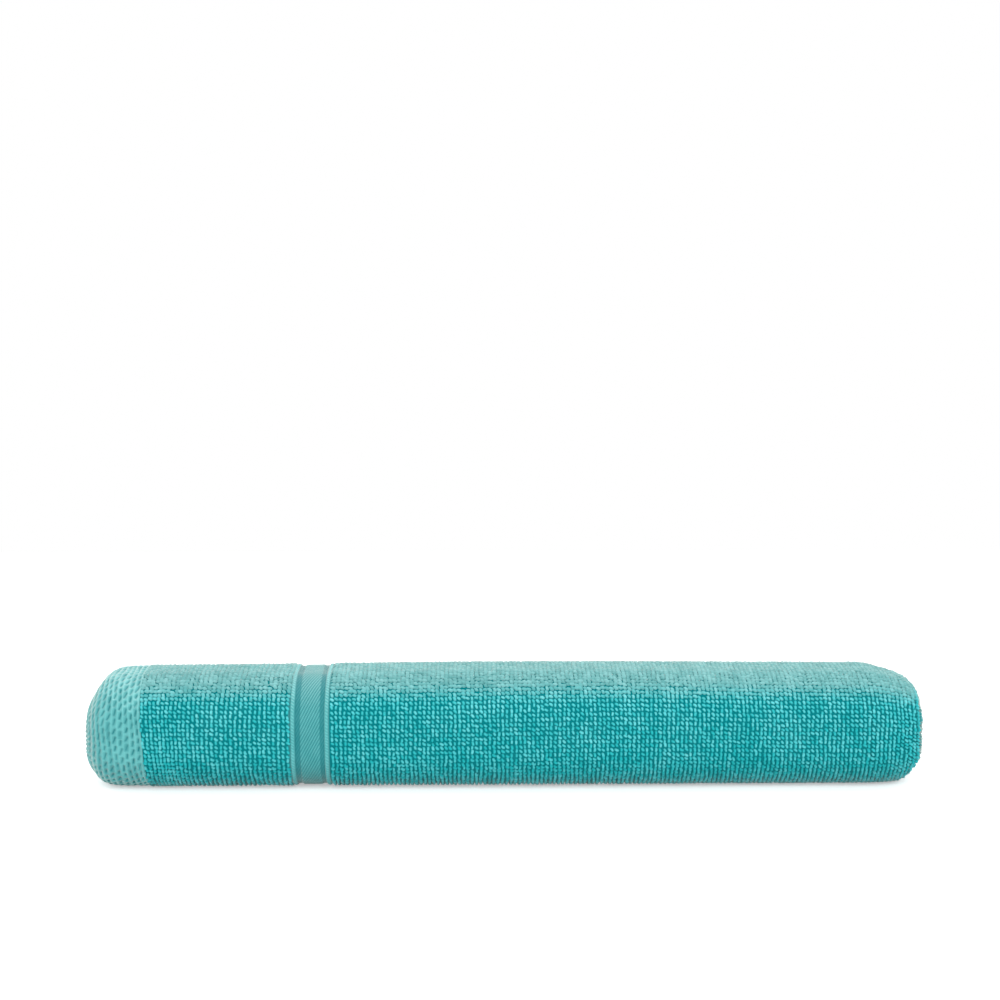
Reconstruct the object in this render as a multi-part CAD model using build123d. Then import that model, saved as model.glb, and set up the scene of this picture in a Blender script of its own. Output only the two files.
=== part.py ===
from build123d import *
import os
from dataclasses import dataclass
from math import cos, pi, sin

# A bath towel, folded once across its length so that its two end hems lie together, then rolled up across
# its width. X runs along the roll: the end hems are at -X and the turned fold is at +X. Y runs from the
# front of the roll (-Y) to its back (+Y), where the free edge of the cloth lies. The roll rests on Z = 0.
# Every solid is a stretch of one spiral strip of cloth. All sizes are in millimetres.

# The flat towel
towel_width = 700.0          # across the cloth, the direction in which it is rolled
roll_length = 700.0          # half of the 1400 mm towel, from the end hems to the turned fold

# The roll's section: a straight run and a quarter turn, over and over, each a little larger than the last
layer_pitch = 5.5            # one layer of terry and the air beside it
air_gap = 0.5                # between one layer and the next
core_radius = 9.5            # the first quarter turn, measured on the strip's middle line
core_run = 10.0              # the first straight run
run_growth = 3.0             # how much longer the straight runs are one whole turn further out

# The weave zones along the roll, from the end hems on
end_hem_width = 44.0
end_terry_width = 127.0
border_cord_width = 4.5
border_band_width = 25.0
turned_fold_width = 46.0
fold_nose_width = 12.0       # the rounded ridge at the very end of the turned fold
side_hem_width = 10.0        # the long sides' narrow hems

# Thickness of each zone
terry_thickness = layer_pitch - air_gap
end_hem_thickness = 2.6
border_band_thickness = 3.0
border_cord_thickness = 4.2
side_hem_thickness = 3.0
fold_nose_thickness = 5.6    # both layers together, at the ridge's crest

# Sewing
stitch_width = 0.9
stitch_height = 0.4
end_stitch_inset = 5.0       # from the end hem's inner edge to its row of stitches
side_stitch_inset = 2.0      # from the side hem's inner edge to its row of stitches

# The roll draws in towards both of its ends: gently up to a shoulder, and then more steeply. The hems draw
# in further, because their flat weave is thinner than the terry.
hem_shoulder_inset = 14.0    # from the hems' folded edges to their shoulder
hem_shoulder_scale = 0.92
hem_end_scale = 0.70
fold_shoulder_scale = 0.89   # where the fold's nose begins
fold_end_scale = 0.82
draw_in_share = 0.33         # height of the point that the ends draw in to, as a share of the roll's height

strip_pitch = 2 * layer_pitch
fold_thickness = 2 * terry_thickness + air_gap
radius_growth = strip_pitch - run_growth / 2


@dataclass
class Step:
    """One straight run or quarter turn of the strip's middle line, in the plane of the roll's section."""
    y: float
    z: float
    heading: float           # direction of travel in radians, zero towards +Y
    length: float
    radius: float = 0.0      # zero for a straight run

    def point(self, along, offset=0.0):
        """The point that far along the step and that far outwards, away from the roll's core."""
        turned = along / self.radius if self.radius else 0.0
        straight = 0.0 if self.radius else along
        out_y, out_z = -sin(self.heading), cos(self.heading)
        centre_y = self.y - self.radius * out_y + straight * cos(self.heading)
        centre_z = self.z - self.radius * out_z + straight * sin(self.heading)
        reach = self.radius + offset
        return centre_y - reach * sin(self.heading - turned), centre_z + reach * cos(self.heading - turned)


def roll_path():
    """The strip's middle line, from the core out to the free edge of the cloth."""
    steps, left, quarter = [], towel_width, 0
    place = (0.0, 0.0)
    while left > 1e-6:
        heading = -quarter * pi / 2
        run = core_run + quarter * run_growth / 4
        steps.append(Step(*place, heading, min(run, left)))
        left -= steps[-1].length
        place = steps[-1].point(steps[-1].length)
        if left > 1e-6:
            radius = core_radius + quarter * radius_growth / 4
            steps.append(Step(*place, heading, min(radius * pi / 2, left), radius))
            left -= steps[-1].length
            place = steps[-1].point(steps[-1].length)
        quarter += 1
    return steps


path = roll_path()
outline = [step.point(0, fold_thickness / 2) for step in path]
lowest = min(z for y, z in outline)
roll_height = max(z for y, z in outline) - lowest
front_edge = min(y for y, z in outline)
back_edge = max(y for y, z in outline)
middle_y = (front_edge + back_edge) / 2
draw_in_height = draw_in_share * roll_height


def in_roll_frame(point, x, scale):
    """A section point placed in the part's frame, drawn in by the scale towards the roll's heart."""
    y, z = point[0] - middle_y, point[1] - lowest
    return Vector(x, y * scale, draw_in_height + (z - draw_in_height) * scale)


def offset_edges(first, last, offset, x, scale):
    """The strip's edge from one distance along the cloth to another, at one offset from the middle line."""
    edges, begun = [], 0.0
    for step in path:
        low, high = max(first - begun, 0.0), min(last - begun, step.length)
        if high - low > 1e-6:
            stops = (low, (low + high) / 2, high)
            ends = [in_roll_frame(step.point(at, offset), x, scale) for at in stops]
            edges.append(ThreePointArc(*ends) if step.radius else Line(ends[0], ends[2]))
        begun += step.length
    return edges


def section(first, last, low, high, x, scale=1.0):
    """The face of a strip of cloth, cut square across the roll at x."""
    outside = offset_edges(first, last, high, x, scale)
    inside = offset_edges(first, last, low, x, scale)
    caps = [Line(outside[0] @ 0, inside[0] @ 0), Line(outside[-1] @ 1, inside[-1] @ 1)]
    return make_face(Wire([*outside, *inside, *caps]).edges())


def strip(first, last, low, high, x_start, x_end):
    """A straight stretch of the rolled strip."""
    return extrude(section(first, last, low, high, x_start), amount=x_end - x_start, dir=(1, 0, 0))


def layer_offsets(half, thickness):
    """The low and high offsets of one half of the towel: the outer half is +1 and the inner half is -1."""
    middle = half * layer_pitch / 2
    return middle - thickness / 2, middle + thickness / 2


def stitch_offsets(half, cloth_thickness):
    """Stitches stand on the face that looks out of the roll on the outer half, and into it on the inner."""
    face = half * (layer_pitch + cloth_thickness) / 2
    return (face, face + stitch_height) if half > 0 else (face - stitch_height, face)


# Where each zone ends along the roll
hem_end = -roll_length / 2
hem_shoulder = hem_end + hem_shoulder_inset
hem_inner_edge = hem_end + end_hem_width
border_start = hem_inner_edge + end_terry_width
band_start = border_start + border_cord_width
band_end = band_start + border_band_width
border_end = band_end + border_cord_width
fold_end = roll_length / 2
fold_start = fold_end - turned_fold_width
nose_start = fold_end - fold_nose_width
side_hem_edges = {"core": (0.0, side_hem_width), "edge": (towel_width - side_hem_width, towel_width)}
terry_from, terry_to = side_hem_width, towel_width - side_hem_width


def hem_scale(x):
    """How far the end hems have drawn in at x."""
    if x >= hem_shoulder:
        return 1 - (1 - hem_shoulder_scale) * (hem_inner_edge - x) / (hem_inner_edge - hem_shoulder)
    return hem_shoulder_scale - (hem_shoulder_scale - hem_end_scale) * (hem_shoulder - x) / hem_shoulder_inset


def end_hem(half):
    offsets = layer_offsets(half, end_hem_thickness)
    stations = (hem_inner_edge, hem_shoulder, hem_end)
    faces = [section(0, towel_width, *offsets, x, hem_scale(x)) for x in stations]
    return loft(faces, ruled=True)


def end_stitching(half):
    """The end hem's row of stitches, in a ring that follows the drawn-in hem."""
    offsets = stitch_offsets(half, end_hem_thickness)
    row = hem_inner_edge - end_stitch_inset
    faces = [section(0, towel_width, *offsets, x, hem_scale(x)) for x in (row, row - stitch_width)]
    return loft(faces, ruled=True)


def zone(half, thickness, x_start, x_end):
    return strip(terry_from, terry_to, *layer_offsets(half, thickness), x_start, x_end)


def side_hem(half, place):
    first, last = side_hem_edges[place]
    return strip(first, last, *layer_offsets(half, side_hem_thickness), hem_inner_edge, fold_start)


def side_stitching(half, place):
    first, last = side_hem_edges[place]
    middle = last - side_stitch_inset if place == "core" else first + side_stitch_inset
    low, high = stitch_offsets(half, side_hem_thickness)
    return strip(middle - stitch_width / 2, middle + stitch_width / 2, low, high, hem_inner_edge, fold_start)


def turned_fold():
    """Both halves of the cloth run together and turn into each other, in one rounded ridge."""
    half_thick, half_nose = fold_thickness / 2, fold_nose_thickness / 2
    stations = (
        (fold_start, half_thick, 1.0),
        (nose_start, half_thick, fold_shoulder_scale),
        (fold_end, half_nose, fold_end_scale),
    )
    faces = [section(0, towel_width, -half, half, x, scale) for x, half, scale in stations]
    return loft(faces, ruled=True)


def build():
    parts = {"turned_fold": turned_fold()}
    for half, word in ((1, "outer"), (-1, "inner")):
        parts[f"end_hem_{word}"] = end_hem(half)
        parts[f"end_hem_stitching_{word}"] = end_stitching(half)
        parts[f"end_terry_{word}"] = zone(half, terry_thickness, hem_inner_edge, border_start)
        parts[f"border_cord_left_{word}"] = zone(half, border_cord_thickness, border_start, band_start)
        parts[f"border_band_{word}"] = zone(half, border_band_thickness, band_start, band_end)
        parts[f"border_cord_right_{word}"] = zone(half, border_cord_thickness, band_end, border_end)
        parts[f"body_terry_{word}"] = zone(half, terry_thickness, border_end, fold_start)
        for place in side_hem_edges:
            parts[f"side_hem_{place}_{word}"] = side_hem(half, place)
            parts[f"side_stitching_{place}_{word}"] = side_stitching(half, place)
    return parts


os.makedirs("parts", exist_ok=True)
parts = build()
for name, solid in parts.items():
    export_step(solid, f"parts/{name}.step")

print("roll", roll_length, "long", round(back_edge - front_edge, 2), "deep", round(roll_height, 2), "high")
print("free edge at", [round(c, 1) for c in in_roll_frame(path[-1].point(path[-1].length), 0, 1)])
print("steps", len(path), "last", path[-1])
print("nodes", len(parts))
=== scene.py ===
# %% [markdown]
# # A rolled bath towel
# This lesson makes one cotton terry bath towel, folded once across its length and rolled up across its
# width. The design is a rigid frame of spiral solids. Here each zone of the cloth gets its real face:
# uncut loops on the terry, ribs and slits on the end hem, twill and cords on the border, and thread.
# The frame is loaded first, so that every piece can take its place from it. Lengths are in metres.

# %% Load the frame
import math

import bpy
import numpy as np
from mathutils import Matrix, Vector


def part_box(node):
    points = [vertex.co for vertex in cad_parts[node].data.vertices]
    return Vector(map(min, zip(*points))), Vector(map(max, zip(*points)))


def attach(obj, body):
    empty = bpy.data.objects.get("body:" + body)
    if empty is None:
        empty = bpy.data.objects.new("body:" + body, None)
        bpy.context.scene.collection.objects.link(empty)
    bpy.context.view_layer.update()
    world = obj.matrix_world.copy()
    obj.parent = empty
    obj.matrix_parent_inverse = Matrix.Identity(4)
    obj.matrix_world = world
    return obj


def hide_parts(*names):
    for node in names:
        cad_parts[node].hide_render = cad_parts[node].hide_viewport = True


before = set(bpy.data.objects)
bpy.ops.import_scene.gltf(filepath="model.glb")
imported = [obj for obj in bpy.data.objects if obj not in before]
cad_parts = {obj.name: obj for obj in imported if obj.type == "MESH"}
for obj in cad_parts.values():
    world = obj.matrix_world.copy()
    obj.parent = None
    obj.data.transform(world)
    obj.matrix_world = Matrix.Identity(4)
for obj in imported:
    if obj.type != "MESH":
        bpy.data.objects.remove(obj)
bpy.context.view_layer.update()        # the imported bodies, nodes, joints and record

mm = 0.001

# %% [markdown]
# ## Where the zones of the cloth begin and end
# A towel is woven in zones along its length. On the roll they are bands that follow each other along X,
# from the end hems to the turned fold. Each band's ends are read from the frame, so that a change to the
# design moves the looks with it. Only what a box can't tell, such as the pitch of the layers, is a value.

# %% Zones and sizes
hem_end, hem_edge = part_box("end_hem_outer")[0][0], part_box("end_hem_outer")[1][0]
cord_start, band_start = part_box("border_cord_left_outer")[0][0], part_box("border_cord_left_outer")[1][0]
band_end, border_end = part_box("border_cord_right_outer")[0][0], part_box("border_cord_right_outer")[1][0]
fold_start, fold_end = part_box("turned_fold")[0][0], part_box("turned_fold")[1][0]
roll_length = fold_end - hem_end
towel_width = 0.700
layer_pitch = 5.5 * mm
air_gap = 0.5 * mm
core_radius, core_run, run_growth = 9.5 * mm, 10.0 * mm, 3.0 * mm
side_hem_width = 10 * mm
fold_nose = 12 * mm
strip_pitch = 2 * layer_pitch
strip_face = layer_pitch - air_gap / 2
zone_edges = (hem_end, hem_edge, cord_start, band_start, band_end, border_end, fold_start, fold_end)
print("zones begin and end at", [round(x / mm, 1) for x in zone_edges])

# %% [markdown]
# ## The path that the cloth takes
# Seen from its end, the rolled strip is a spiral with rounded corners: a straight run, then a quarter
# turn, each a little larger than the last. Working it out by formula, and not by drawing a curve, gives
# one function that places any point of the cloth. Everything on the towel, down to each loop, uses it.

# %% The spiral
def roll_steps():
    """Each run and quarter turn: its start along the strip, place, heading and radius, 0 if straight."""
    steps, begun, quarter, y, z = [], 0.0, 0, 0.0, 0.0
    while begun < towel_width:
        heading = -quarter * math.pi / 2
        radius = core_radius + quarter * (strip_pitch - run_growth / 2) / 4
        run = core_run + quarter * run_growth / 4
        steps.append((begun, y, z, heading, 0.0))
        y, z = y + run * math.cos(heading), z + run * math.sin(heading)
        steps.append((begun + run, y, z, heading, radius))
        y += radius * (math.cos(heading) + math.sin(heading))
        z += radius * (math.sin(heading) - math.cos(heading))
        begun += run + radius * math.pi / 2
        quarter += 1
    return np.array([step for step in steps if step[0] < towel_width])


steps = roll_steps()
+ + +
▶ _Exercise brief_
Write out only the lines that run from the line containing "for name, solid" through the line containing "for node in", both included, exactly as they appear above.

▶ _In response_
for name, solid in parts.items():
    export_step(solid, f"parts/{name}.step")

print("roll", roll_length, "long", round(back_edge - front_edge, 2), "deep", round(roll_height, 2), "high")
print("free edge at", [round(c, 1) for c in in_roll_frame(path[-1].point(path[-1].length), 0, 1)])
print("steps", len(path), "last", path[-1])
print("nodes", len(parts))
=== scene.py ===
# %% [markdown]
# # A rolled bath towel
# This lesson makes one cotton terry bath towel, folded once across its length and rolled up across its
# width. The design is a rigid frame of spiral solids. Here each zone of the cloth gets its real face:
# uncut loops on the terry, ribs and slits on the end hem, twill and cords on the border, and thread.
# The frame is loaded first, so that every piece can take its place from it. Lengths are in metres.

# %% Load the frame
import math

import bpy
import numpy as np
from mathutils import Matrix, Vector


def part_box(node):
    points = [vertex.co for vertex in cad_parts[node].data.vertices]
    return Vector(map(min, zip(*points))), Vector(map(max, zip(*points)))


def attach(obj, body):
    empty = bpy.data.objects.get("body:" + body)
    if empty is None:
        empty = bpy.data.objects.new("body:" + body, None)
        bpy.context.scene.collection.objects.link(empty)
    bpy.context.view_layer.update()
    world = obj.matrix_world.copy()
    obj.parent = empty
    obj.matrix_parent_inverse = Matrix.Identity(4)
    obj.matrix_world = world
    return obj


def hide_parts(*names):
    for node in names:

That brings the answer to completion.